Problem to work on: Quote the whole listing verbatim.

Supplied data:
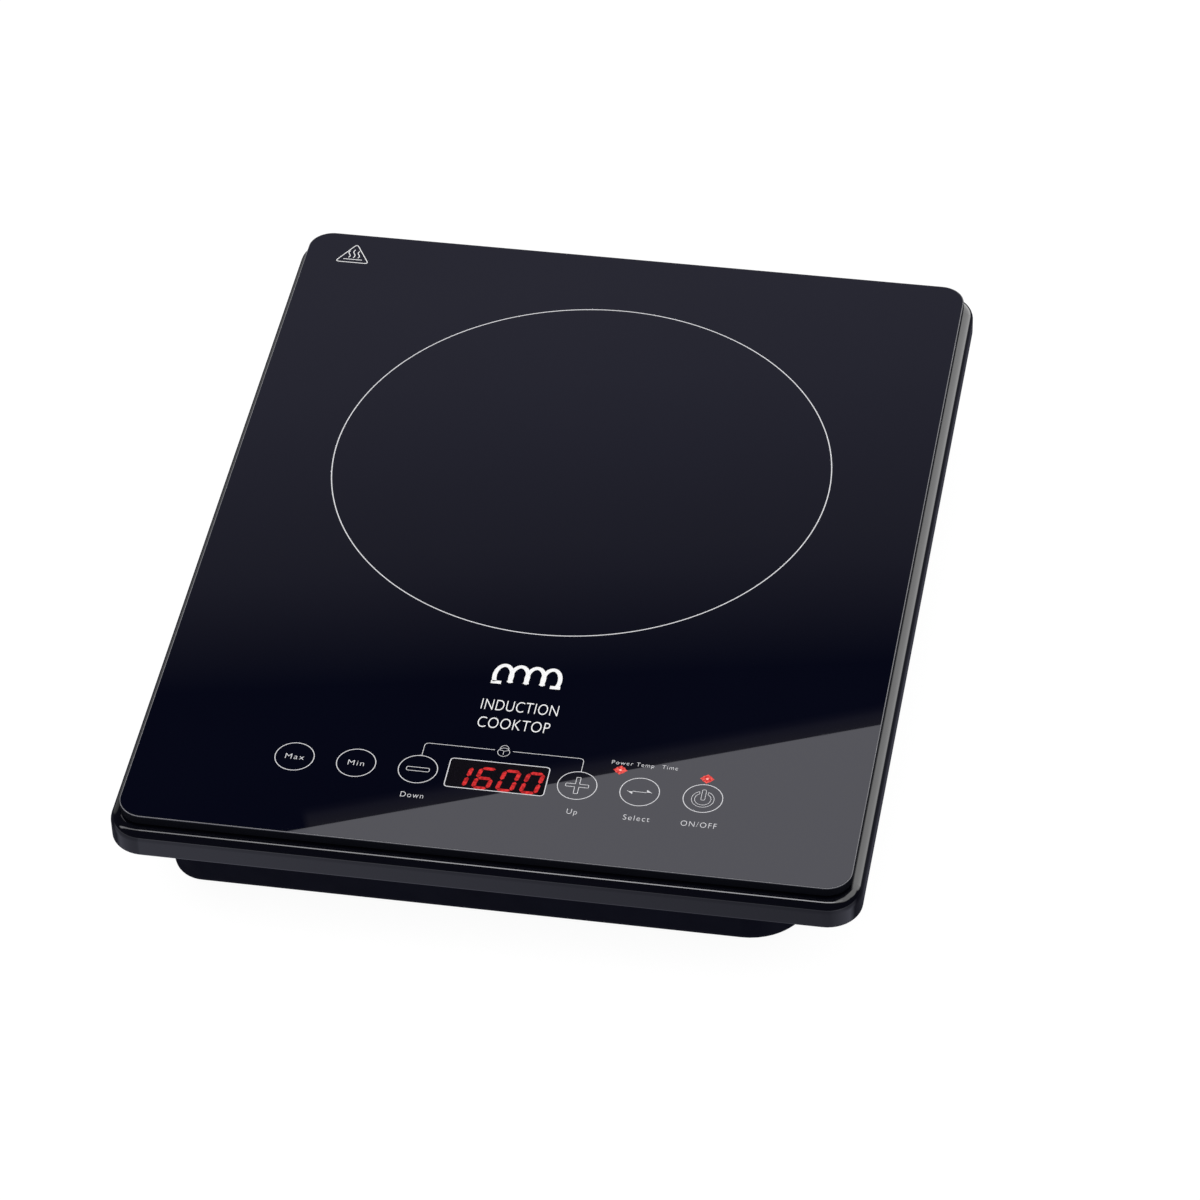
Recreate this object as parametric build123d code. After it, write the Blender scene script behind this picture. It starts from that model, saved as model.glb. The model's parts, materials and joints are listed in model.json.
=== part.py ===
from build123d import *
import math
import os

# Portable electric induction cooktop, in millimetres.
# +X is right, +Y is back, +Z is up. The origin is on the table, under the middle of the top.

# ---- Glass and the frame that carries it ----
GLASS_W = 280.0
GLASS_D = 359.0
GLASS_T = 4.0
GLASS_R = 10.0
GLASS_TOP = 53.0
GLASS_LOW = GLASS_TOP - GLASS_T
GLASS_BEVEL = 0.4
SEAL_W = 9.0
SEAL_MARGIN = 2.0

FRAME_W = 288.0
FRAME_D = 367.0
FRAME_R = 13.5
FRAME_ROUND = 4.5
FRAME_WALL = 2.5
FRAME_LOW = 36.0
DECK_TOP = 47.9
DECK_LOW = 46.2
DECK_OPEN_W = 248.0
DECK_OPEN_FRONT = -112.0
DECK_OPEN_BACK = 163.0
DECK_OPEN_R = 8.0
FRAME_EDGE = 1.0

# ---- Lower case ----
CASE_X = -2.35
CASE_W = 246.3
CASE_D = 327.0
CASE_LEFT_R = 12.0
CASE_RIGHT_R = 24.0
CASE_LOW = 4.0
CASE_WALL = 2.5
CASE_DRAFT = 8.0
CASE_ROUND = 4.0
FLOOR_TOP = CASE_LOW + CASE_WALL
FLANGE_GAP = 0.3
FLANGE_TOP = FRAME_LOW + CASE_WALL

# ---- Air slots in the lower case ----
VENT_W = 3.0
VENT_PITCH = 6.0
VENT_ROWS = 11
INTAKE_R = 34.0
OUTLET_XY = (-67.0, -130.0)
OUTLET_L = 44.0
WALL_VENT_L = 18.0
WALL_VENT_Z = 22.0
WALL_VENT_PITCH = 7.0
BACK_VENTS = 22
BACK_VENT_XY = (-100.0, 165.0)
LEFT_VENTS = 12
LEFT_VENT_XY = (-126.0, -128.0)

# ---- Fasteners ----
CASE_SCREW_XY = [(x, y) for x in (-134.8, 134.8) for y in (-110.0, 0.0, 110.0)]
CASE_SCREW_XY += [(x, y) for x in (-70.0, 70.0) for y in (-174.3, 174.3)]
BIG_SHANK = 1.45
BIG_PILOT = 1.5
BIG_CLEAR = 1.8
BIG_HEAD_R = 3.0
BIG_HEAD_H = 2.2
BIG_LENGTH = 8.5
BOSS_R = 4.0
SMALL_SHANK = 1.2
SMALL_PILOT = 1.25
SMALL_CLEAR = 1.5
SMALL_HEAD_R = 2.5
SMALL_HEAD_H = 1.6
SMALL_LENGTH = 5.6
SMALL_BOSS_R = 3.2
FLOOR_BOSS_R = 3.4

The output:
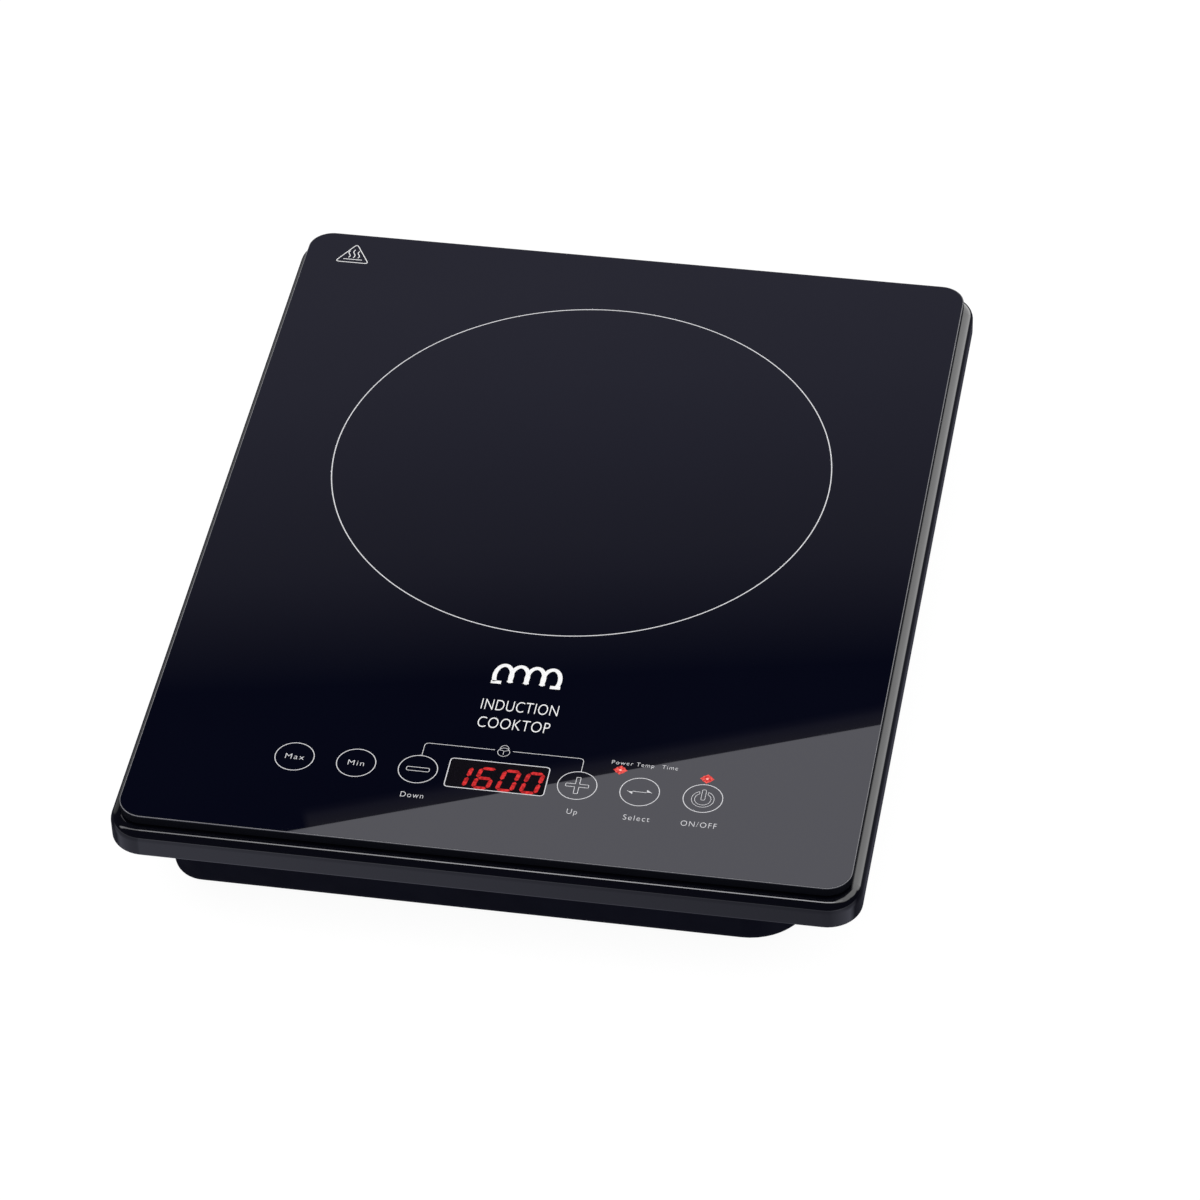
Recreate this object as parametric build123d code. After it, write the Blender scene script behind this picture. It starts from that model, saved as model.glb. The model's parts, materials and joints are listed in model.json.
=== part.py ===
from build123d import *
import math
import os

# Portable electric induction cooktop, in millimetres.
# +X is right, +Y is back, +Z is up. The origin is on the table, under the middle of the top.

# ---- Glass and the frame that carries it ----
GLASS_W = 280.0
GLASS_D = 359.0
GLASS_T = 4.0
GLASS_R = 10.0
GLASS_TOP = 53.0
GLASS_LOW = GLASS_TOP - GLASS_T
GLASS_BEVEL = 0.4
SEAL_W = 9.0
SEAL_MARGIN = 2.0

FRAME_W = 288.0
FRAME_D = 367.0
FRAME_R = 13.5
FRAME_ROUND = 4.5
FRAME_WALL = 2.5
FRAME_LOW = 36.0
DECK_TOP = 47.9
DECK_LOW = 46.2
DECK_OPEN_W = 248.0
DECK_OPEN_FRONT = -112.0
DECK_OPEN_BACK = 163.0
DECK_OPEN_R = 8.0
FRAME_EDGE = 1.0

# ---- Lower case ----
CASE_X = -2.35
CASE_W = 246.3
CASE_D = 327.0
CASE_LEFT_R = 12.0
CASE_RIGHT_R = 24.0
CASE_LOW = 4.0
CASE_WALL = 2.5
CASE_DRAFT = 8.0
CASE_ROUND = 4.0
FLOOR_TOP = CASE_LOW + CASE_WALL
FLANGE_GAP = 0.3
FLANGE_TOP = FRAME_LOW + CASE_WALL

# ---- Air slots in the lower case ----
VENT_W = 3.0
VENT_PITCH = 6.0
VENT_ROWS = 11
INTAKE_R = 34.0
OUTLET_XY = (-67.0, -130.0)
OUTLET_L = 44.0
WALL_VENT_L = 18.0
WALL_VENT_Z = 22.0
WALL_VENT_PITCH = 7.0
BACK_VENTS = 22
BACK_VENT_XY = (-100.0, 165.0)
LEFT_VENTS = 12
LEFT_VENT_XY = (-126.0, -128.0)

# ---- Fasteners ----
CASE_SCREW_XY = [(x, y) for x in (-134.8, 134.8) for y in (-110.0, 0.0, 110.0)]
CASE_SCREW_XY += [(x, y) for x in (-70.0, 70.0) for y in (-174.3, 174.3)]
BIG_SHANK = 1.45
BIG_PILOT = 1.5
BIG_CLEAR = 1.8
BIG_HEAD_R = 3.0
BIG_HEAD_H = 2.2
BIG_LENGTH = 8.5
BOSS_R = 4.0
SMALL_SHANK = 1.2
SMALL_PILOT = 1.25
SMALL_CLEAR = 1.5
SMALL_HEAD_R = 2.5
SMALL_HEAD_H = 1.6
SMALL_LENGTH = 5.6
SMALL_BOSS_R = 3.2
FLOOR_BOSS_R = 3.4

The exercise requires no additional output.